## Begin Data shown
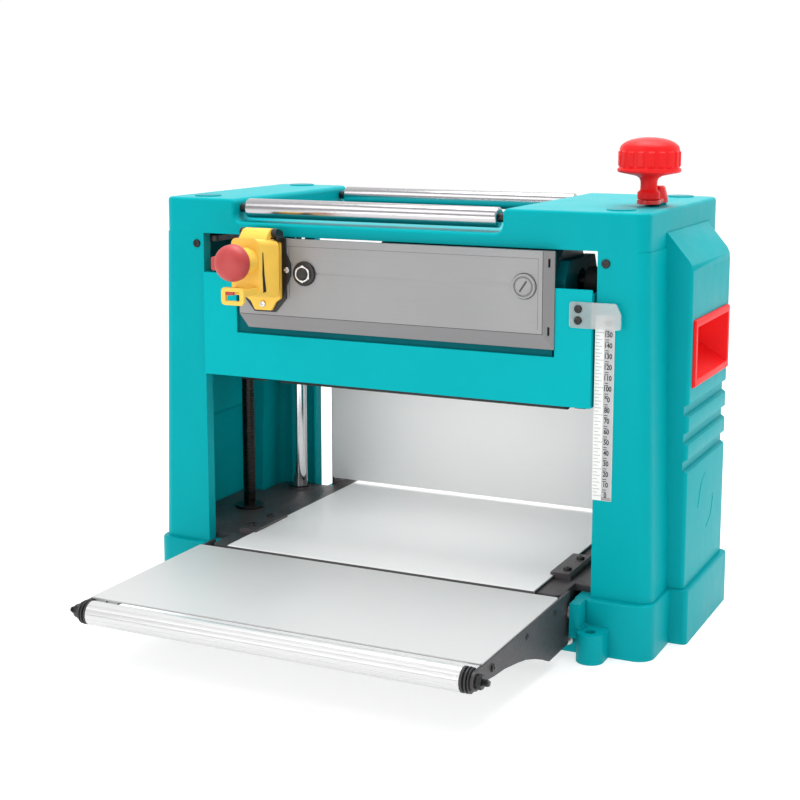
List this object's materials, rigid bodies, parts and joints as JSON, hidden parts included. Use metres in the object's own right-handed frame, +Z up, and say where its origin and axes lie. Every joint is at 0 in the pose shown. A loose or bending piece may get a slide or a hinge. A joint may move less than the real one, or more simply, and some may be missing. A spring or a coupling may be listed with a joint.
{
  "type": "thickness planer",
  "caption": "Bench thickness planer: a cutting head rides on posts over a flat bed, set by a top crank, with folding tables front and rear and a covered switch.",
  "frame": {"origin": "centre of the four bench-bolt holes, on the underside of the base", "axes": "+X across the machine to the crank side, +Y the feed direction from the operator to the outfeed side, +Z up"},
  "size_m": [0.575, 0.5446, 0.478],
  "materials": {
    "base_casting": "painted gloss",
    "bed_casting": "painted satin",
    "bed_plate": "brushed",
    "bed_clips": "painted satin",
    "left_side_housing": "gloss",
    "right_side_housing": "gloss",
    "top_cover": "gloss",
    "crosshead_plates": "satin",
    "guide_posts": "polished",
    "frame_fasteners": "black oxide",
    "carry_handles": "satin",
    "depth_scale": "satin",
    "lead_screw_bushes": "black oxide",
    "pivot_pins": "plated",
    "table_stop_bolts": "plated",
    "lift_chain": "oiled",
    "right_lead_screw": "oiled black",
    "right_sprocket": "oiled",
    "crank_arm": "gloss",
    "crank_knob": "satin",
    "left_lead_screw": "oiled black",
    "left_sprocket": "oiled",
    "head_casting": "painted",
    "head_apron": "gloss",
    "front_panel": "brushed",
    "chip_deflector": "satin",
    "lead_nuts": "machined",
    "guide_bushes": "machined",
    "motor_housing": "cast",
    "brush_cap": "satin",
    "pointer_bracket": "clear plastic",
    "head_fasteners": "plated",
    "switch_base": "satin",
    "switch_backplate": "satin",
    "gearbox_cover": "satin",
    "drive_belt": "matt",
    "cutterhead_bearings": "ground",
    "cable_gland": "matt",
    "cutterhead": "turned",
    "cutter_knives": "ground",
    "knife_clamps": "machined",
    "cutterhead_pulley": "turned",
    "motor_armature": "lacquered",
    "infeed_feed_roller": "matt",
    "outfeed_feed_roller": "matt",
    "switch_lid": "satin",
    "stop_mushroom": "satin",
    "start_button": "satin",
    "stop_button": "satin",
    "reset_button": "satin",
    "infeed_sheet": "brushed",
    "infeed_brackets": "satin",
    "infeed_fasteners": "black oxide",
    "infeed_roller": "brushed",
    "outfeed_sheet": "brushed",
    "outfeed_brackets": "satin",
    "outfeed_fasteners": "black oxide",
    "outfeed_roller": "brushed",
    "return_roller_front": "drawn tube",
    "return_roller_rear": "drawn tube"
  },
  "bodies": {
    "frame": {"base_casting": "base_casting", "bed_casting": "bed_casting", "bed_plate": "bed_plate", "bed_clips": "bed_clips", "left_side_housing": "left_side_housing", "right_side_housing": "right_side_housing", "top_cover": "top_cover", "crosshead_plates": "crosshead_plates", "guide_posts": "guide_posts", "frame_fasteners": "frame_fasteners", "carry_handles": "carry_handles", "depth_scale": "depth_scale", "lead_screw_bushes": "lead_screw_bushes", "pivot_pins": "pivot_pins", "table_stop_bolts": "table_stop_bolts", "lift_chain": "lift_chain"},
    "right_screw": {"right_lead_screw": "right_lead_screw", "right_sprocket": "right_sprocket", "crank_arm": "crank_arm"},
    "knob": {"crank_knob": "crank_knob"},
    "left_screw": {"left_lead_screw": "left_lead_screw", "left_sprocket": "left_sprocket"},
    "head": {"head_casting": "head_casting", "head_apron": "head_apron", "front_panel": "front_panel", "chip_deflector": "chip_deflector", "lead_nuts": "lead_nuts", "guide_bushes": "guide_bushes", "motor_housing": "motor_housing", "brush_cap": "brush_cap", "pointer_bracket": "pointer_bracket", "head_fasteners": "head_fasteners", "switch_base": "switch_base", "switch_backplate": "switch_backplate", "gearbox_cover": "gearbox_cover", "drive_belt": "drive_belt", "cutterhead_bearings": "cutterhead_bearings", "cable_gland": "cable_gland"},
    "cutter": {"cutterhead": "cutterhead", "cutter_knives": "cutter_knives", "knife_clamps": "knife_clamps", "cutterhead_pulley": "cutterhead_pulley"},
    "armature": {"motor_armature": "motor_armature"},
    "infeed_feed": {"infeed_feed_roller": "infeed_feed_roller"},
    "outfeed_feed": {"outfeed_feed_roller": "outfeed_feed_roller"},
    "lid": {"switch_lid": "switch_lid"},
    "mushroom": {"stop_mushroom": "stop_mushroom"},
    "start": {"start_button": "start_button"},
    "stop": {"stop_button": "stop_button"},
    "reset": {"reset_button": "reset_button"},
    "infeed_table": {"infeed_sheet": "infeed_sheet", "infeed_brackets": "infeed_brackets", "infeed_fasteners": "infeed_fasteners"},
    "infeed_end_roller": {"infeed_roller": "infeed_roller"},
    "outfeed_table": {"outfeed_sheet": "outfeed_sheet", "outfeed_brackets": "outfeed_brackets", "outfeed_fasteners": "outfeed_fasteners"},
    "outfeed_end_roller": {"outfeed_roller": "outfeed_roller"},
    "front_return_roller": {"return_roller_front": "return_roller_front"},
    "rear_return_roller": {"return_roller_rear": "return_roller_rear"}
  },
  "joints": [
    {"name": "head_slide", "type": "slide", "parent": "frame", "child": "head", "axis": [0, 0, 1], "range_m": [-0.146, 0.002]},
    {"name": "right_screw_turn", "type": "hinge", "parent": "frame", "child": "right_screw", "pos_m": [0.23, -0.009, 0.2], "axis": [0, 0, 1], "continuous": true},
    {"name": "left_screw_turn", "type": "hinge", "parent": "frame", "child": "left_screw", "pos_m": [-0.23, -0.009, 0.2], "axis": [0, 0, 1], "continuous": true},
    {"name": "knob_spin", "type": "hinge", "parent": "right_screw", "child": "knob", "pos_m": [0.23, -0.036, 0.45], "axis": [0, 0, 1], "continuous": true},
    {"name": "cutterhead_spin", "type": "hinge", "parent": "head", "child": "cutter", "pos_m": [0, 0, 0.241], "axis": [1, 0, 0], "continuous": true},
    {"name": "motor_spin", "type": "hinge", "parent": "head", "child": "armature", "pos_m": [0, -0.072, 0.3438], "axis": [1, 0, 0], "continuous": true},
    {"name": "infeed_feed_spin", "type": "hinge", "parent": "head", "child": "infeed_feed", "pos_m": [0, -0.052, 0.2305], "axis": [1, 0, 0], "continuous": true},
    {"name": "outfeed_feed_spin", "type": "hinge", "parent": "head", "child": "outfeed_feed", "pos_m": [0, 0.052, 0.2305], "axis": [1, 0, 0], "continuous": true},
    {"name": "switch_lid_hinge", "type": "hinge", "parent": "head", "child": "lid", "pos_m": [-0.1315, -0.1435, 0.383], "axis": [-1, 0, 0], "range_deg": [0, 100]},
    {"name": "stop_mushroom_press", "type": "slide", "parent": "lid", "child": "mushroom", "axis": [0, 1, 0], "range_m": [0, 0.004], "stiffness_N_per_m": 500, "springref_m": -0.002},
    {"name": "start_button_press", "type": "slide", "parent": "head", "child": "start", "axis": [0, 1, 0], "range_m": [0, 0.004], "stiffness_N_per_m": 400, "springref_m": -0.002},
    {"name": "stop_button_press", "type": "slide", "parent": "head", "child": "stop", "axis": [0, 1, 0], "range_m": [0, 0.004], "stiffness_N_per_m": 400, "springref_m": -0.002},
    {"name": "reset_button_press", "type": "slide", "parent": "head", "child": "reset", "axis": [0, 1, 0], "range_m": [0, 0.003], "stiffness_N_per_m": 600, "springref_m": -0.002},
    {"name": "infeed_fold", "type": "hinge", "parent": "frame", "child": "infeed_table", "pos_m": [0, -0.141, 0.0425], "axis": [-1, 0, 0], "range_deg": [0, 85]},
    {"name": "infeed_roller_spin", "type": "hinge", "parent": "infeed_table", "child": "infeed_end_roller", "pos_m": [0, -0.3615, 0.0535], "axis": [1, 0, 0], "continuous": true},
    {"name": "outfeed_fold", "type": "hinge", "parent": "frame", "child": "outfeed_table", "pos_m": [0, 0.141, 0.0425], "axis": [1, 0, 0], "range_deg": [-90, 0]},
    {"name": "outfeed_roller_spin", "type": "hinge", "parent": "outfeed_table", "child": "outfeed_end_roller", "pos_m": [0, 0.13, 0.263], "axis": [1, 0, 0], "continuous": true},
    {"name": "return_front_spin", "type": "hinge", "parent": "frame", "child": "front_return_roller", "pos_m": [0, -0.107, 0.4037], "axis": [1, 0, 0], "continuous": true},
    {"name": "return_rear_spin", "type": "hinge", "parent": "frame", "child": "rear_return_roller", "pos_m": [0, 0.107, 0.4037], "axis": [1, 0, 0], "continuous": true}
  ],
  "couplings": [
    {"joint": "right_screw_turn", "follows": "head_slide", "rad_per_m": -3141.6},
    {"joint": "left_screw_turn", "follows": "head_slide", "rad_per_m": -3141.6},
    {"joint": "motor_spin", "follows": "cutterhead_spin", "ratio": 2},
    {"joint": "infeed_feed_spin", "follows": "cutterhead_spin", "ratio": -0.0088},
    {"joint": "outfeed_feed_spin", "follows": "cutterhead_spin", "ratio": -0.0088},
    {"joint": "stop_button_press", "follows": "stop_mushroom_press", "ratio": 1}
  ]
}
## End Data shown
### Prompt:
Scan the listing above. Gather each line that contains the word "joints".

### Written response:
List this object's materials, rigid bodies, parts and joints as JSON, hidden parts included. Use metres in the object's own right-handed frame, +Z up, and say where its origin and axes lie. Every joint is at 0 in the pose shown. A loose or bending piece may get a slide or a hinge. A joint may move less than the real one, or more simply, and some may be missing. A spring or a coupling may be listed with a joint.
  "joints": [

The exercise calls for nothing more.